Tue. Apr 30th, 2024
Alexandra Pratt on Expedition © Alexandra Pratt 2005

By:  Alexandra Pratt

“Alex! The rope!!!  Exhausted by the relentless heat of a sub-arctic summer and the aching glare of the river, my concentration lapsed for a moment. But that was all it took. Standing on the river bank, I could do nothing as the current caught my beautiful red canoe, snatching the lining rope out of my hands. For a long moment, she floated free but unsure, like a wild horse offered an open gate. Then, she swung broadside to the river, allowing a wave to swamp the kit. I was convinced it was all over, when Jean Pierre’s hand closed around the bow, hauling the canoe – and several gallons of water – from the river’s grasp in a single, Herculean movement.

Jean Pierre © Alexandra Pratt 2005

“Remember,” he said laconically “To keep the rope tight.”

I wasn’t the first to almost lose my canoe like that on the Nascaupi River. Bizarrely, the explorer Mina Hubbard had a very similar experience here when she made her pioneering journey across the Labrador interior in eastern Canada in 1905. I was the first person to attempt her route since then – although I hadn’t planned such historic accuracy as to re-create her accidents, too.

Labrador, part of Newfoundland province, is a land of endless fir and spruce trees, high tundra and mighty rivers, where winter temperatures drop to minus 40 C and the short summer is a torture of mosquitoes and black fly. Mina’s achievement In becoming the first white person to travel across what was at the time, a ‘blank space’ on the map of North America, was all the more remarkable as her husband Leonidas, an American journalist, had famously died of starvation and exposure while attempting the same route two years previously.
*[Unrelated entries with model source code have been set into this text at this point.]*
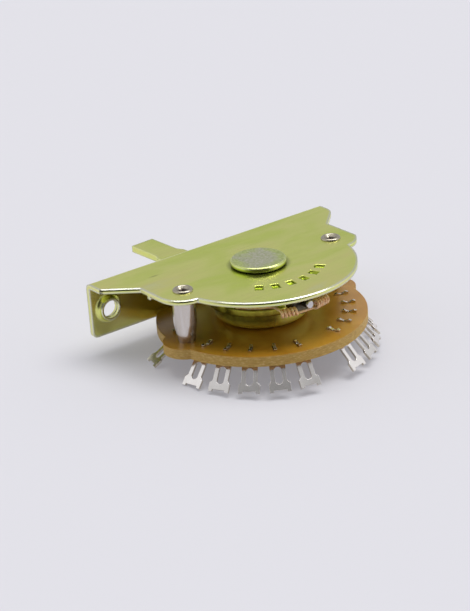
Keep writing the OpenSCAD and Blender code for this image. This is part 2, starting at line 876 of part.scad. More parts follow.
// Flat outline of a solder lug, its length along x
module lug_outline() {
    shoulder = (lug_w - base_w) / 2;
    foot = 0.62;
    recess = 0.32;
    eye_end = lug_l - eye_tip;
    difference() {
        union() {
            translate([-lap, -base_w / 2])
                square([lug_l + lap, base_w]);
            translate([lug_l - lug_tip_l, -lug_w / 2])
                square([lug_tip_l, lug_w]);
            for (s = [0, 1])
                mirror([0, s])
                    polygon([
                        [lug_l - lug_tip_l - shoulder, base_w / 2 - 0.1],
                        [lug_l - lug_tip_l, base_w / 2 - 0.1],
                        [lug_l - lug_tip_l, lug_w / 2],
                        [lug_l - lug_tip_l - shoulder, base_w / 2]
                    ]);
        }
        translate([lug_l - recess, foot - lug_w / 2])
            square([1, lug_w - 2 * foot]);
        translate([eye_end - eye_l + eye_w / 2, -eye_w / 2])
            square([eye_l - eye_w, eye_w]);
        for (x = [eye_end - eye_l + eye_w / 2, eye_end - eye_w / 2])
            translate([x, 0])
                circle(d = eye_w);
    }
}

// Clinched leg in the plane of the radius and the height, its middle at x = 0
module leg_section() {
    half = leg_l / 2;
    reach = half + 0.35;
    difference() {
        union() {
            translate([-half, jaw_top])
                square([leg_l, wafer_top - jaw_top]);
            for (s = [0, 1])
                mirror([s, 0])
                    polygon([
                        [0, wafer_top - 0.1], [half, wafer_top - 0.1], [half, wafer_top],
                        [reach - 0.05, wafer_top + 0.02], [reach, wafer_top + 0.3],
                        [half - 0.1, wafer_top + 0.42], [half - 0.4, wafer_top + 0.24], [0, wafer_top + 0.1]
                    ]);
        }
        polygon([[-0.22, wafer_top + 1], [0, wafer_top - 0.35], [0.22, wafer_top + 1]]);
    }
}

// Terminal: solder lug, base, clinched leg and a pair of contact fingers, folded from one strip
module terminal(angle, in_r, down_a) {
    bend_z = jaw_top - bend_r;
    rise = 90 - down_a;
    color(tin)
        at_pivot()
            rotate(angle) {
                translate([finger_root_r, -base_w / 2, jaw_top])
                    cube([bend_ring_r - finger_root_r + lap, base_w, term_t]);
                translate([in_r, -finger_w / 2, jaw_top])
                    cube([finger_root_r - in_r + 0.1, finger_w, term_t]);
                translate([finger_root_r, base_w / 2 - term_t, jaw_low - term_t])
                    cube([jaw_l, term_t, jaw_top - jaw_low + 2 * term_t]);
                translate([finger_root_r, -finger_w / 2, jaw_low - term_t])
                    cube([jaw_l, (base_w + finger_w) / 2, term_t]);
                translate([in_r, -finger_w / 2, jaw_low - term_t])
                    cube([finger_root_r - in_r + 0.1, finger_w, term_t]);
                translate([bend_ring_r, 0, bend_z])
                    rotate([90, 0, 0])
                        rotate([0, 0, rise])
                            translate([0, 0, -base_w / 2])
                                rotate_extrude(angle = down_a)
                                    translate([bend_r, 0])
                                        square([term_t, base_w]);
                translate([bend_ring_r + bend_r * cos(rise), 0, bend_z + bend_r * sin(rise)])
                    rotate([0, down_a, 0])
                        linear_extrude(term_t)
                            lug_outline();
                translate([leg_r, leg_t / 2, 0])
                    rotate([90, 0, 0])
                        linear_extrude(leg_t)
                            leg_section();
            }
}

module terminal_a1() { terminal(pole_a - 2 * step_a, finger_in_r, bend_a); }
module terminal_a2() { terminal(pole_a - step_a, finger_in_r, bend_a); }
module terminal_a3() { terminal(pole_a, finger_in_r, bend_a); }
module terminal_a4() { terminal(pole_a + step_a, finger_in_r, bend_a); }
module terminal_a5() { terminal(pole_a + 2 * step_a, finger_in_r, bend_a); }
module common_a() { terminal(common_a_a, common_in_r, common_bend_a); }
module terminal_b1() { terminal(pole_b - 2 * step_a, finger_in_r, bend_a); }
module terminal_b2() { terminal(pole_b - step_a, finger_in_r, bend_a); }
module terminal_b3() { terminal(pole_b, finger_in_r, bend_a); }
module terminal_b4() { terminal(pole_b + step_a, finger_in_r, bend_a); }
module terminal_b5() { terminal(pole_b + 2 * step_a, finger_in_r, bend_a); }
module common_b() { terminal(common_b_a, common_in_r, common_bend_a); }

frame();
pivot_shaft();
lever();
detent_cup();
detent_roller();
detent_spring();
standoff_left();
standoff_right();
wafer();
rotor();
rotor_blade_a();
rotor_blade_b();
terminal_a1();
terminal_a2();
terminal_a3();
terminal_a4();
terminal_a5();
common_a();
terminal_b1();
terminal_b2();
terminal_b3();
terminal_b4();
terminal_b5();
common_b();
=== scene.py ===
"""Looks of the lever selector switch: finishes, threads, floor, light and camera."""
import json
import math

import bpy
from mathutils import Matrix, Vector


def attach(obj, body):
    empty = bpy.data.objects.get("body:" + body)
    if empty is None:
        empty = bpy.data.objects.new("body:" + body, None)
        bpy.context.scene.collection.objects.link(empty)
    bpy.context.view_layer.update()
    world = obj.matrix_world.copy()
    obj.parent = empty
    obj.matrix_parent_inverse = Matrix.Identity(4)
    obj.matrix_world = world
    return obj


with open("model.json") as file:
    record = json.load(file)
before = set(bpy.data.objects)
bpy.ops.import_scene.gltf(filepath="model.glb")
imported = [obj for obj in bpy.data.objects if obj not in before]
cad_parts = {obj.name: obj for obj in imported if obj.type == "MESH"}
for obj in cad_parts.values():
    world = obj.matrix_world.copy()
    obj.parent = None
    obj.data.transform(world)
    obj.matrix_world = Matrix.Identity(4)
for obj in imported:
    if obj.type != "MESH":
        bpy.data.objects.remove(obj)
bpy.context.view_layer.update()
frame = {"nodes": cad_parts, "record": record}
nodes = frame["nodes"]

MM = 0.001

# Places and sizes of the CAD pieces, in millimetres
PIVOT = Vector((0, -13.45, 5))
SHEET = 0.8
PLATE_TOP = PIVOT.z
PLATE_UNDER = PLATE_TOP - SHEET
HOLE_X = 20.64
HOLE_R = 1.45
COLLAR_END = -1.7
HEAD_TOP = 5.95
HEAD_R = 4.45
STANDOFF_X = 14.8
DIMPLE_RING = 9.85
DISC_R = 8.5
WAFER_TOP = -3.4
JOURNAL_END_Y = -26.15

# The camera, fitted to the photograph about the pivot: degrees, millimetres and pixels
CAMERA_AZIMUTH = -35.69
CAMERA_ELEVATION = 23.47
CAMERA_ROLL = -4.03
CAMERA_SIDE = -3.72
CAMERA_UP = -6.64
CAMERA_BACK = 308.2
FOCAL_PX = 1953.13
LONG_SIDE_PX = 611
SENSOR_MM = 36


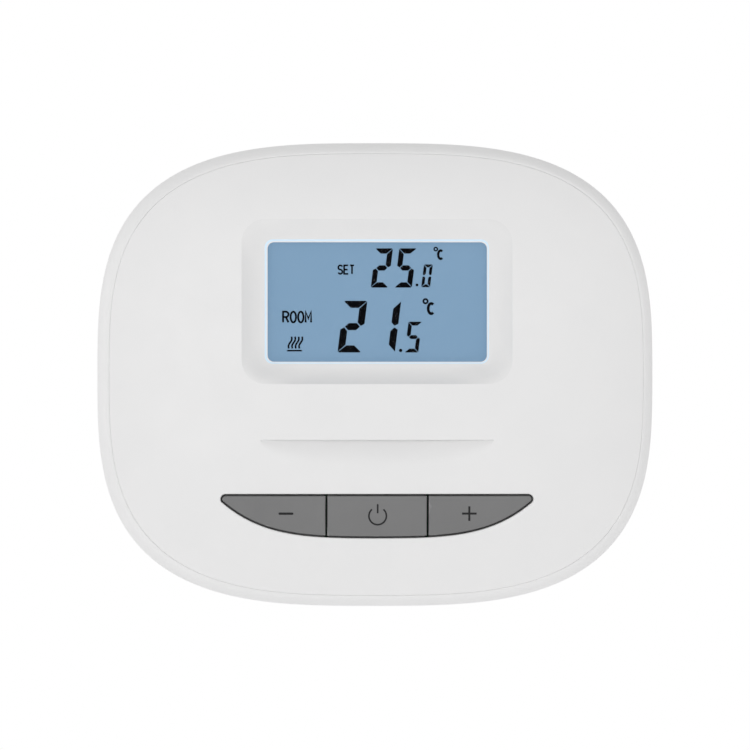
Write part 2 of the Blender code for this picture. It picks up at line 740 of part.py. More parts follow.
def cover_sections():
    """The face from its middle out, the edge, the skirt inside the case, and the inside of the face."""
    half_x = HALF_WIDTH - COVER_INSET
    half_z = HALF_HEIGHT - COVER_INSET
    sections = []
    for share in (0.3, 0.48, 0.6, 0.7, 0.79, 0.87, 0.94):
        sections.append(ring(half_x * share, half_z * share, dome_depth(share)))
    sections.append(case_ring(COVER_INSET + COVER_EDGE, dome_depth(1.0)))
    sections.append(case_ring(COVER_INSET, dome_depth(1.0) - COVER_EDGE))
    sections.append(case_ring(COVER_INSET, LEDGE_DEPTH + GAP))
    sections.append(case_ring(SKIRT_INSET, LEDGE_DEPTH + GAP))
    sections.append(case_ring(SKIRT_INSET, SKIRT_BACK))
    inside = SKIRT_INSET + SKIRT_WALL
    sections.append(case_ring(inside, SKIRT_BACK))
    sections.append(case_ring(inside, dome_depth(1 - inside / HALF_HEIGHT) - COVER_WALL))
    for share in (0.82, 0.72, 0.6, 0.48, 0.3):
        sections.append(ring(half_x * share, half_z * share, dome_depth(share) - COVER_WALL))
    return sections


def dish_sections():
    """A dished recess: steep at its outer edge, then flattening to the window."""
    sections = []
    place = (0.0, WINDOW_Z)
    outer = rounded_rectangle(DISH_WIDTH, DISH_HEIGHT, DISH_RADIUS, place)
    sections.append([(x, -(APEX_DEPTH + PAST), z) for x, z in outer])
    for i in range(DISH_STEPS + 1):
        share = i / DISH_STEPS
        width = DISH_WIDTH - 2 * DISH_MARGIN_X * share
        height = DISH_HEIGHT - 2 * DISH_MARGIN_Z * share
        radius = DISH_RADIUS + (WINDOW_RADIUS - DISH_RADIUS) * share
        depth = APEX_DEPTH - DISH_DEPTH * (1 - (1 - share) ** 2)
        outline = rounded_rectangle(width, height, radius, place)
        sections.append([(x, -depth, z) for x, z in outline])
    return sections


def scoop_sections():
    """A shallow crescent valley: a long slope down to a straight crease, and a shorter ramp back."""
    sections = []
    for i in range(1, SCOOP_STEPS):
        x = SCOOP_HALF * (2 * i / SCOOP_STEPS - 1)
        share = math.sqrt(1 - (x / SCOOP_HALF) ** 2)
        top = SCOOP_Z + SCOOP_ABOVE * share
        foot = SCOOP_Z - SCOOP_BELOW * share
        outside = APEX_DEPTH + PAST
        sections.append(
            [
                (x, -outside, top),
                (x, -face_depth(x, top), top),
                (x, SCOOP_DEPTH * share - face_depth(x, SCOOP_Z), SCOOP_Z),
                (x, -face_depth(x, foot), foot),
                (x, -outside, foot),
            ]
        )
    return sections


def make_cover_pads():
    """Solid pads and posts behind the face, each trimmed to end inside the face's wall."""
    far = APEX_DEPTH + PAST
    half_wall = COVER_WALL / 2
    inner_face = mesh_object("inner_face", lambda s: add_loft(s, dome_sections(0.0, -half_wall)), CUTTERS)
    margin = 2 * half_wall
    bounds = slab_bounds(DISH_WIDTH + margin, DISH_HEIGHT + margin, FRONT_GLASS_FRONT + GAP, far)
    window_pad = box_object("window_pad", *bounds, CUTTERS)
    row = key_outline(-CASE_WIDTH, CASE_WIDTH, KEY_PAD_MARGIN)
    key_pad = outline_object("key_pad", [row], KEY_WALL_BACK, far, ALONG_Y, CUTTERS)

    def add_posts(shape):
        for place in POST_PLACES:
            add_peg(shape, place, POST_RADIUS, BOARD_FRONT + GAP, far)

    def add_bosses(shape):
        for place in CASE_SCREW_PLACES:
            add_peg(shape, place, COVER_BOSS_RADIUS, CASE_BOSS_DEPTH + GAP, far)

    posts = mesh_object("board_posts", add_posts, CUTTERS)
    bosses = mesh_object("cover_bosses", add_bosses, CUTTERS)
    pads = (window_pad, key_pad, posts, bosses)
    for pad in pads:
        combine(pad, "INTERSECT", inner_face)
    return pads


def add_cover_bores(shape):
    for place in POST_PLACES:
        near = BOARD_FRONT + GAP - PAST
        add_peg(shape, place, BOARD_SCREW_RADIUS + CLEARANCE / 2, near, SOLDERED + BOARD_SCREW_LENGTH + GAP)
    for place in CASE_SCREW_PLACES:
        near = CASE_BOSS_DEPTH + GAP - PAST
        far = SCREW_SEAT_DEPTH + CASE_SCREW_LENGTH + GAP
        add_peg(shape, place, CASE_SCREW_RADIUS + CLEARANCE / 2, near, far)


def make_front_cover():
    cover = mesh_object("front_cover", lambda shape: add_loft(shape, cover_sections()))
    combine(cover, "UNION", *make_cover_pads())
    far = APEX_DEPTH + 2 * PAST
    window = rounded_rectangle(WINDOW_WIDTH, WINDOW_HEIGHT, WINDOW_RADIUS, (0.0, WINDOW_Z))
    pocket_width = WINDOW_WIDTH + 2 * (LENS_OVERLAP + CLEARANCE)
    pocket_height = WINDOW_HEIGHT + 2 * (LENS_OVERLAP + CLEARANCE)
    pocket_bounds = slab_bounds(pocket_width, pocket_height, LENS_BACK - PAST, LENS_FRONT + GAP)
    row = key_outline(-CASE_WIDTH, CASE_WIDTH, 0.0)
    combine(
        cover,
        "DIFFERENCE",
        mesh_object("dish", lambda shape: add_loft(shape, dish_sections()), CUTTERS),
        mesh_object("scoop", lambda shape: add_loft(shape, scoop_sections()), CUTTERS),
        outline_object("window_opening", [window], LENS_BACK, far, ALONG_Y, CUTTERS),
        box_object("lens_pocket", *pocket_bounds, CUTTERS),
        outline_object("key_opening", [row], KEY_WALL_BACK - PAST, far, ALONG_Y, CUTTERS),
        mesh_object("cover_bores", add_cover_bores, CUTTERS),
    )
    return finish_piece(cover, WHITE_SHELL)


# Display.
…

Alexandra and canoe © Alexandra Pratt 2005

 

I have always been attracted to wild places and so I was captivated by Mina’s story. Yet I also wanted to celebrate her achievements, which like so many other women explorers, have been allowed to sink from view.

My own experience in Labrador showed the magnitude of what Mina had achieved. Snow two weeks before our departure in July turned to a brief, but searing arctic summer. After paddling forty five miles across lakes, we turned upriver. Hot days were spent paddling through sluggish water and densely wooded riverbanks that turned into ever narrower channels where the river ran swift, the standing waves of rapids churning up the water.

For days we inched our way north against the current, lining, poling and portaging around rapids, cutting trails through the trees when we couldn’t stay on the river. We survived a tent fire, two tornadoes and a thunderstorm, sheltering in the sweet-smelling cocoon of the upturned canoe as a double rainbow fell into dark forest on the opposite bank.

Eschewing some modern equipment (but keeping a satellite phone), I traveled in a cedarwood and canvas canoe, slept in a traditional canvas ‘Labrador’ tent and cooked on a woodburning stove, just as Mina had. We shared, too, some other uncanny co-incidences, such as losing our head nets on the same trail (although, unlike Mina, I didn’t resort to cutting eyeholes in a canvas bag and putting it over my head for protection from mosquitoes) and we both learned a great deal from our guides.

Jean Pierre in camp © Alexandra Pratt 2005

Where Mina travelled with four guides, I had only Jean Pierre Ashini, an Innu man who has spent most of his life following trails between the seasonal hunting grounds of his ancestors. It was his company that provided some of the strongest memories of my trip. Each evening we would relax in the tent, the ground neatly covered by sharp-scented spruce boughs, a citronella candle casting shadows on Jean Pierre as he rolled another cigarette.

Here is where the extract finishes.